Abstract

Intensity dependent quenching and reversal of the two-photon fluorescence patterns in Rhodamine 6G and DPA, of picosecond pulses from a mode-locked ruby laser have been investigated by measurements of the two-photon fluorescence efficiencies of these dyes. While for Rhodamine 6G there was a marked departure from the square law dependence at high laser intensities, the experimental curve for DPA showed no evidence of quenching. When excited by a mode-locked neodymium: glass laser Rhodamine 6G fluorescence was not quenched at fluxes as high as 5 x 10 30 photons cm -2 s -1 but in Rhodamine B quenching appeared at a laser flux of 3 x 10 27 photons cm -2 s -1 . These quenching results and measurements of the absorption of pulses by Rhodamine 6G, previously excited by second harmonic pulses, are explained by the effects of single photon absorption and stimulated emission from the S 1 and S 2 excited singlet states.
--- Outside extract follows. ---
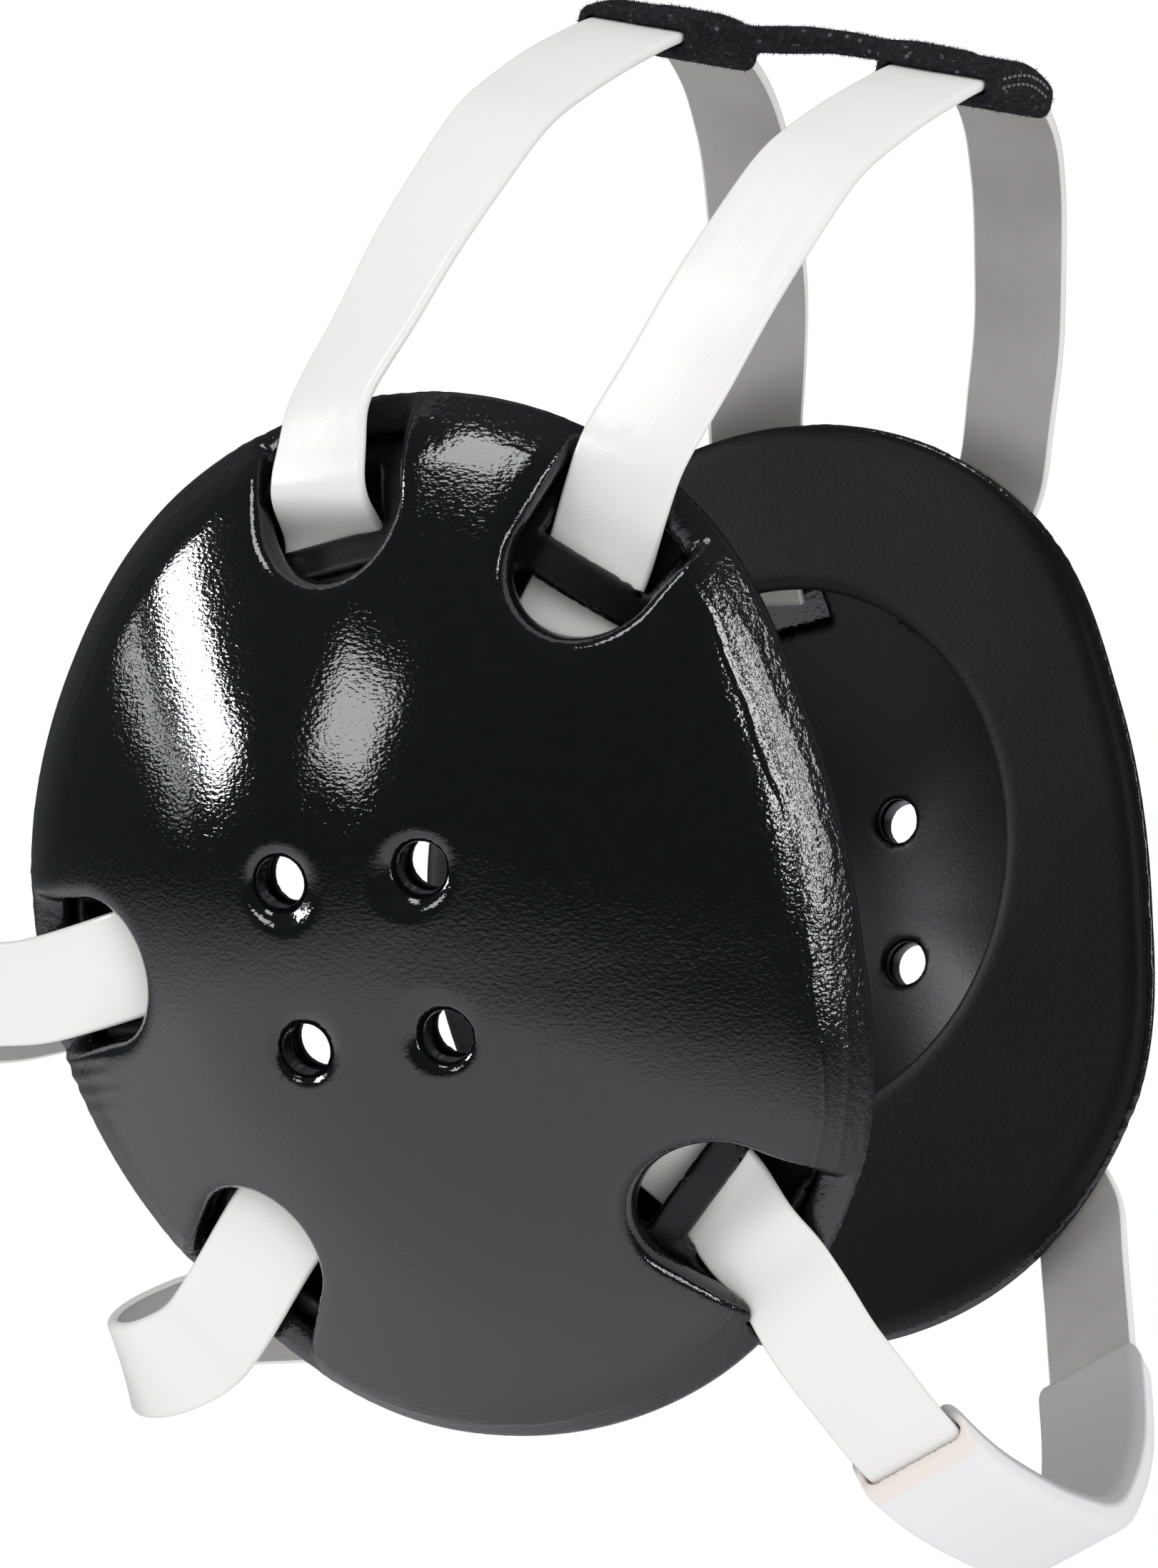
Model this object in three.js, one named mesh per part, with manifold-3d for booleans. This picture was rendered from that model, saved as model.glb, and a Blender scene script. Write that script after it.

A square pulse approximation has been employed to solve the general rate equations and the fitting of the calculated curves to the experimental results gave values for the stimulated emission and absorption cross-sections of the S 1 and S 2 states of Rhodamine 6G and for the relaxation time (~ 2 ps) between the vibrational manifolds of these excited states. Taking into account random phase and amplitude fluctuations of the picosecond pulses, time and space averaged two-photon fluorescence profiles, using these values of the dye parameters, showed quenching and reversal of the patterns for the laser pulse intensities at which these effects were experimentally observed. The possibilities of frequency tunable pulses, of transform-limited durations, from mode-locked dye lasers employed with an electro-optical streak camera of time-resolution equal to that of the pulse durations (~ 2 ps) for time-resolved excited state molecular spectroscopy are briefly considered.